SHORT TASK >> All of the data must be printed exactly; please include every line.

RAW DATA >>

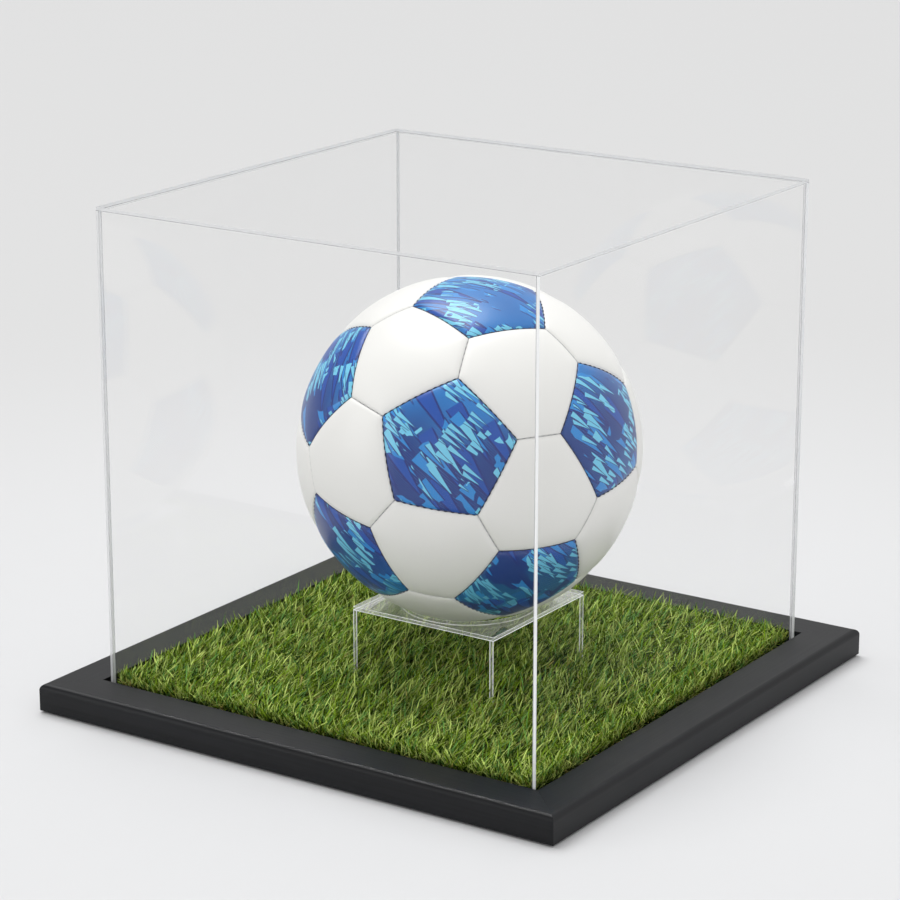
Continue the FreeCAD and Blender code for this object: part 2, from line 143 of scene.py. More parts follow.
class Board:
    """The node tree of one material."""

    def __init__(self, name: str) -> None:
        """Makes an empty material.

        Args:
            name: the material's name.
        """
        self.material = bpy.data.materials.new(name)
        self.material.use_nodes = True
        self.tree = self.material.node_tree
        self.tree.nodes.clear()

    def node(
        self,
        kind: str,
        settings: dict | None = None,
        inputs: dict | None = None,
        out: str | int = 0,
    ) -> Field:
        """Adds a node.

        Args:
            kind: the node's type.
            settings: its properties.
            inputs: values or fields for its sockets, by name or number.
            out: the output that is returned.

        Returns:
            The chosen output.
        """
        made = self.tree.nodes.new(kind)
        for key, value in (settings or {}).items():
            setattr(made, key, value)
        for key, value in (inputs or {}).items():
            if isinstance(value, Field):
                self.tree.links.new(value.socket, made.inputs[key])
            elif made.inputs[key].type == "RGBA":
                made.inputs[key].default_value = (*value, 1.0)
            else:
                made.inputs[key].default_value = value
        return Field(self, made.outputs[out])

    def math(self, operation: str, *values: Field | float) -> Field:
        """A Math node on the values."""
        return self.node("ShaderNodeMath", {"operation": operation}, dict(enumerate(values)))

    def place(self) -> Field:
        """Where a point is on the object, in metres."""
        return self.node("ShaderNodeTexCoord", out="Object")

    def axes(self, vector: Field) -> tuple[Field, Field, Field]:
        """The three parts of a vector."""
        parts = self.node("ShaderNodeSeparateXYZ", {}, {"Vector": vector})
        return parts.out("X"), parts.out("Y"), parts.out("Z")

    def attribute(self, name: str) -> Field:
        """A number that is stored on the mesh."""
        return self.node("ShaderNodeAttribute", {"attribute_name": name}, {}, "Fac")

    def turned(
        self, vector: Field, turn: Triple = (0.0, 0.0, 0.0), scale: Triple = (1.0, 1.0, 1.0)
    ) -> Field:
        """Turns and scales a vector.

        Args:
            vector: the vector.
            turn: the turn about each axis, in radians.
            scale: the scale along each axis.

        Returns:
            The vector after a Mapping node.
        """
        inputs = {"Vector": vector, "Rotation": turn, "Scale": scale}
        return self.node("ShaderNodeMapping", {}, inputs)

    def noise(
        self, vector: Field, scale: float, detail: float = 2.0, rough: float = 0.5
    ) -> Field:
        """Soft noise.

        Args:
            vector: where the noise is read.
            scale: how fine it is.
            detail: how many finer layers it has.
            rough: how strong the finer layers are.

        Returns:
            The noise, from 0 to 1.
        """
        inputs = {"Vector": vector, "Scale": scale, "Detail": detail, "Roughness": rough}
        return self.node("ShaderNodeTexNoise", {}, inputs)

    def mix(
        self, share: Field | float, first: "Field | Colour", second: "Field | Colour"
    ) -> Field:
        """Two colours mixed.

        Args:
            share: 0 gives the first, 1 the second.
            first: a colour.
            second: a colour.

        Returns:
            The mixed colour.
        """
        inputs = {0: share, 6: first, 7: second}
        return self.node("ShaderNodeMix", {"data_type": "RGBA"}, inputs, 2)

    def bump(self, height: Field, depth: float, strength: float = 1.0) -> Field:
        """A normal from a height field.

        Args:
            height: the height, from 0 to 1.
            depth: how far 1 stands out, in metres.
            strength: the share of the effect.

        Returns:
            The normal.
        """
        inputs = {"Height": height, "Distance": depth, "Strength": strength}
        return self.node("ShaderNodeBump", {}, inputs)

    def shader(self, **inputs: "Field | float | Colour") -> Field:
        """A Principled shader.

        Args:
            inputs: its inputs; an underscore in a name stands for a space.

        Returns:
            The shader.
        """
        named = {key.replace("_", " "): value for key, value in inputs.items()}
        return self.node("ShaderNodeBsdfPrincipled", {}, named)

    def blend(self, share: Field | float, first: Field, second: Field) -> Field:
        """Two shaders mixed."""
        return self.node("ShaderNodeMixShader", {}, {0: share, 1: first, 2: second})

    def finish(self, surface: Field) -> bpy.types.Material:
        """Ends the tree in this surface.

        Args:
            surface: the shader that the material shows.

        Returns:
            The material.
        """
        end = self.tree.nodes.new("ShaderNodeOutputMaterial")
        self.tree.links.new(surface.socket, end.inputs["Surface"])
        return self.material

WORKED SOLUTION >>
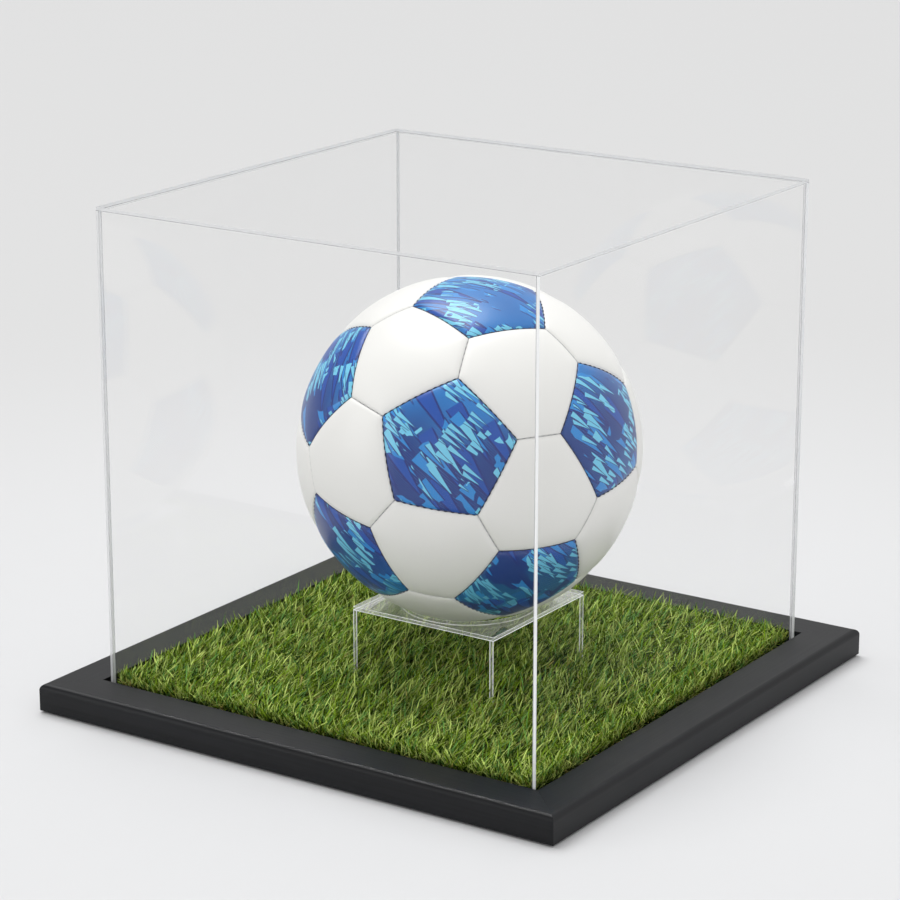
Continue the FreeCAD and Blender code for this object: part 2, from line 143 of scene.py. More parts follow.
class Board:
    """The node tree of one material."""

    def __init__(self, name: str) -> None:
        """Makes an empty material.

        Args:
            name: the material's name.
        """
        self.material = bpy.data.materials.new(name)
        self.material.use_nodes = True
        self.tree = self.material.node_tree
        self.tree.nodes.clear()

    def node(
        self,
        kind: str,
        settings: dict | None = None,
        inputs: dict | None = None,
        out: str | int = 0,
    ) -> Field:
        """Adds a node.

        Args:
            kind: the node's type.
            settings: its properties.
            inputs: values or fields for its sockets, by name or number.
            out: the output that is returned.

        Returns:
            The chosen output.
        """
        made = self.tree.nodes.new(kind)
        for key, value in (settings or {}).items():
            setattr(made, key, value)
        for key, value in (inputs or {}).items():
            if isinstance(value, Field):
                self.tree.links.new(value.socket, made.inputs[key])
            elif made.inputs[key].type == "RGBA":
                made.inputs[key].default_value = (*value, 1.0)
            else:
                made.inputs[key].default_value = value
        return Field(self, made.outputs[out])

    def math(self, operation: str, *values: Field | float) -> Field:
        """A Math node on the values."""
        return self.node("ShaderNodeMath", {"operation": operation}, dict(enumerate(values)))

    def place(self) -> Field:
        """Where a point is on the object, in metres."""
        return self.node("ShaderNodeTexCoord", out="Object")

    def axes(self, vector: Field) -> tuple[Field, Field, Field]:
        """The three parts of a vector."""
        parts = self.node("ShaderNodeSeparateXYZ", {}, {"Vector": vector})
        return parts.out("X"), parts.out("Y"), parts.out("Z")

    def attribute(self, name: str) -> Field:
        """A number that is stored on the mesh."""
        return self.node("ShaderNodeAttribute", {"attribute_name": name}, {}, "Fac")

    def turned(
        self, vector: Field, turn: Triple = (0.0, 0.0, 0.0), scale: Triple = (1.0, 1.0, 1.0)
    ) -> Field:
        """Turns and scales a vector.

        Args:
            vector: the vector.
            turn: the turn about each axis, in radians.
            scale: the scale along each axis.

        Returns:
            The vector after a Mapping node.
        """
        inputs = {"Vector": vector, "Rotation": turn, "Scale": scale}
        return self.node("ShaderNodeMapping", {}, inputs)

    def noise(
        self, vector: Field, scale: float, detail: float = 2.0, rough: float = 0.5
    ) -> Field:
        """Soft noise.

        Args:
            vector: where the noise is read.
            scale: how fine it is.
            detail: how many finer layers it has.
            rough: how strong the finer layers are.

        Returns:
            The noise, from 0 to 1.
        """
        inputs = {"Vector": vector, "Scale": scale, "Detail": detail, "Roughness": rough}
        return self.node("ShaderNodeTexNoise", {}, inputs)

    def mix(
        self, share: Field | float, first: "Field | Colour", second: "Field | Colour"
    ) -> Field:
        """Two colours mixed.

        Args:
            share: 0 gives the first, 1 the second.
            first: a colour.
            second: a colour.

        Returns:
            The mixed colour.
        """
        inputs = {0: share, 6: first, 7: second}
        return self.node("ShaderNodeMix", {"data_type": "RGBA"}, inputs, 2)

    def bump(self, height: Field, depth: float, strength: float = 1.0) -> Field:
        """A normal from a height field.

        Args:
            height: the height, from 0 to 1.
            depth: how far 1 stands out, in metres.
            strength: the share of the effect.

        Returns:
            The normal.
        """
        inputs = {"Height": height, "Distance": depth, "Strength": strength}
        return self.node("ShaderNodeBump", {}, inputs)

    def shader(self, **inputs: "Field | float | Colour") -> Field:
        """A Principled shader.

        Args:
            inputs: its inputs; an underscore in a name stands for a space.

        Returns:
            The shader.
        """
        named = {key.replace("_", " "): value for key, value in inputs.items()}
        return self.node("ShaderNodeBsdfPrincipled", {}, named)

    def blend(self, share: Field | float, first: Field, second: Field) -> Field:
        """Two shaders mixed."""
        return self.node("ShaderNodeMixShader", {}, {0: share, 1: first, 2: second})

    def finish(self, surface: Field) -> bpy.types.Material:
        """Ends the tree in this surface.

        Args:
            surface: the shader that the material shows.

        Returns:
            The material.
        """
        end = self.tree.nodes.new("ShaderNodeOutputMaterial")
        self.tree.links.new(surface.socket, end.inputs["Surface"])
        return self.material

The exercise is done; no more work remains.